■ PROBLEM TO SOLVE: Output a verbatim copy of the data, cut off after the line that contains "five fixing lugs.".

■ DATA SEGMENT:
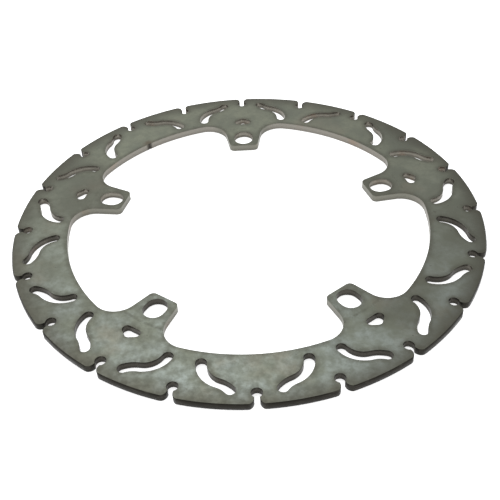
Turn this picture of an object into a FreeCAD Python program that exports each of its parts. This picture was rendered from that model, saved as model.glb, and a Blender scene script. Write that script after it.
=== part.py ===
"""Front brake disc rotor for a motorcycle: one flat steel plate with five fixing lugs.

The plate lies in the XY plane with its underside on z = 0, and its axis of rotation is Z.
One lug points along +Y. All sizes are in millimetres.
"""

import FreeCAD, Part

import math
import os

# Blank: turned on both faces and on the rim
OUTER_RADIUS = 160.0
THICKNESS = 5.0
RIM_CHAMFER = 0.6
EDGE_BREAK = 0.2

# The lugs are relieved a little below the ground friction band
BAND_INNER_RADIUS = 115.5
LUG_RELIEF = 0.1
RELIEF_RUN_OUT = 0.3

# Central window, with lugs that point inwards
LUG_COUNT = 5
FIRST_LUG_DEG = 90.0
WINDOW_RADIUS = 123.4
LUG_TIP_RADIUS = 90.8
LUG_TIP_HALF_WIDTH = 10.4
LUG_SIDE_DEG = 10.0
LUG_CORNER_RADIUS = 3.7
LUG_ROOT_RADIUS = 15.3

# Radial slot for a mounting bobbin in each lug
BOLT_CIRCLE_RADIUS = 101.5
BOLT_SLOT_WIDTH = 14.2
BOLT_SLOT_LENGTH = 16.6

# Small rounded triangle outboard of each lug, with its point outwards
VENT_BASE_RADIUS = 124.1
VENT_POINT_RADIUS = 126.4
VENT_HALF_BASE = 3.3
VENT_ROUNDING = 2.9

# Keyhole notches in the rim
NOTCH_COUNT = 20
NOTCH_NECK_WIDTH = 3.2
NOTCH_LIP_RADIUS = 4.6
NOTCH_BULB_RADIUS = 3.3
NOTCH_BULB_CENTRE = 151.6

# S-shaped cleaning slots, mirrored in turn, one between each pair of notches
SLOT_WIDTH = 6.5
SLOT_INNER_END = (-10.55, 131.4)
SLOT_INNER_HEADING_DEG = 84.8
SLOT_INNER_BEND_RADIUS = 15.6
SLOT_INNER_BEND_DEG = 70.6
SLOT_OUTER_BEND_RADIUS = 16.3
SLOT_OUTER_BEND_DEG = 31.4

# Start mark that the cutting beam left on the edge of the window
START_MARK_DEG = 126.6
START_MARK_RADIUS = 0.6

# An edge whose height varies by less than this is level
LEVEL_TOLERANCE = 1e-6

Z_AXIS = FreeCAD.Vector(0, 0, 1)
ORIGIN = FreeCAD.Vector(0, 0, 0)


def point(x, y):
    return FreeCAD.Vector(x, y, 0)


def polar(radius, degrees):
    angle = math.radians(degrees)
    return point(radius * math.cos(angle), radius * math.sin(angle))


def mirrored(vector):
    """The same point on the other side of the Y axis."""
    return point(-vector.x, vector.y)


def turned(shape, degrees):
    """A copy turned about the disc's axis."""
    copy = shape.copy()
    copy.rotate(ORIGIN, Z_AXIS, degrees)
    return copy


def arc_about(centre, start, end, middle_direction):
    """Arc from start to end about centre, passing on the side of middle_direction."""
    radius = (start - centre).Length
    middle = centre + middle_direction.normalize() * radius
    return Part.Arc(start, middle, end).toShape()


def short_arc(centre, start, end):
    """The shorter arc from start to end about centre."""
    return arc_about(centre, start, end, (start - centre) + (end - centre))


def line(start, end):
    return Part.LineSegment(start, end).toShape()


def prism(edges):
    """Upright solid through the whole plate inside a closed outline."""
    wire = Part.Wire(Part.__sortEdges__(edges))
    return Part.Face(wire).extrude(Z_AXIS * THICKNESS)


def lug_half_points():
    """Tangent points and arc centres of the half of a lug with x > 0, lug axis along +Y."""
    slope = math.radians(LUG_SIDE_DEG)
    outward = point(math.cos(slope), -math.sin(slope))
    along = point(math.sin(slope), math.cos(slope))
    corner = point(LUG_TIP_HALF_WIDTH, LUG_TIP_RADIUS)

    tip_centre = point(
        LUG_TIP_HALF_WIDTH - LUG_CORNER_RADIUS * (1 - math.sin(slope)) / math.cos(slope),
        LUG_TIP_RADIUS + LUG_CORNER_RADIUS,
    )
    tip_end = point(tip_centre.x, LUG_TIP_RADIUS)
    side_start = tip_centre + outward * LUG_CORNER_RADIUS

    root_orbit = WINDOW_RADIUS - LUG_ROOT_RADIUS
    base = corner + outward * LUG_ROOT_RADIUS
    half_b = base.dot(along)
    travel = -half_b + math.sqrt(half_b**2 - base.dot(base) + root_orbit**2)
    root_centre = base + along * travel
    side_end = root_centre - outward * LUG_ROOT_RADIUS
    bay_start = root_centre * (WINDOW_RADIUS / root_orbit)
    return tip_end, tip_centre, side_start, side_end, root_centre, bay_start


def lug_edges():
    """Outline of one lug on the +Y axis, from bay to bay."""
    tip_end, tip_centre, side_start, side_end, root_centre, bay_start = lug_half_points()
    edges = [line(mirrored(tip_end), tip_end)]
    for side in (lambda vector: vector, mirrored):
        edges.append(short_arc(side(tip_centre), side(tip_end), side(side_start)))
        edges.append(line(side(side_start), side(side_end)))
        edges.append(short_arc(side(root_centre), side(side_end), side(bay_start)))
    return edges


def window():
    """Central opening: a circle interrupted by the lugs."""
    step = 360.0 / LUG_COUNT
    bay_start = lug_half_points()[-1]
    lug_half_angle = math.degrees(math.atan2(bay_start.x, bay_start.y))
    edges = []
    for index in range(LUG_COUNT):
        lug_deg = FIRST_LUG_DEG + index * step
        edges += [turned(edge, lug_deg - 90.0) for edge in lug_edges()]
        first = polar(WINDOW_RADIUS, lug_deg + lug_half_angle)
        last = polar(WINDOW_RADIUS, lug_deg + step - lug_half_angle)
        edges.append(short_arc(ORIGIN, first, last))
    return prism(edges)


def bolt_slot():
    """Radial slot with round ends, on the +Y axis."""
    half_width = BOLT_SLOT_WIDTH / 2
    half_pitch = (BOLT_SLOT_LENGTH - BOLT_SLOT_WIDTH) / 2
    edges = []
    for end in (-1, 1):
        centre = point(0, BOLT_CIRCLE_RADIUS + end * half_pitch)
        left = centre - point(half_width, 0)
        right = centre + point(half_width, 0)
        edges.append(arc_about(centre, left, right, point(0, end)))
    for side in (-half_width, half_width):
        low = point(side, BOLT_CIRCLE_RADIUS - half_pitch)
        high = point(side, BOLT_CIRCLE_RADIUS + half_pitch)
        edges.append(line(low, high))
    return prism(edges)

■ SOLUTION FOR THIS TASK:
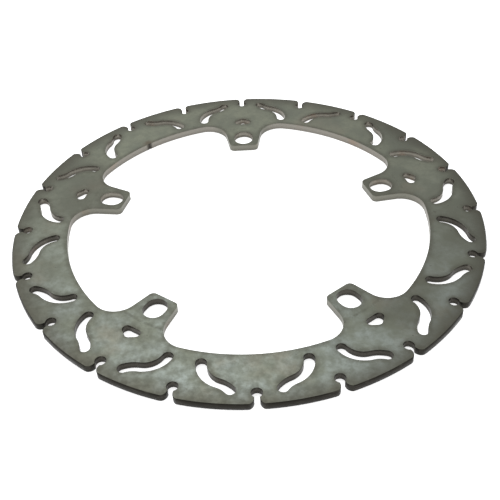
Turn this picture of an object into a FreeCAD Python program that exports each of its parts. This picture was rendered from that model, saved as model.glb, and a Blender scene script. Write that script after it.
=== part.py ===
"""Front brake disc rotor for a motorcycle: one flat steel plate with five fixing lugs.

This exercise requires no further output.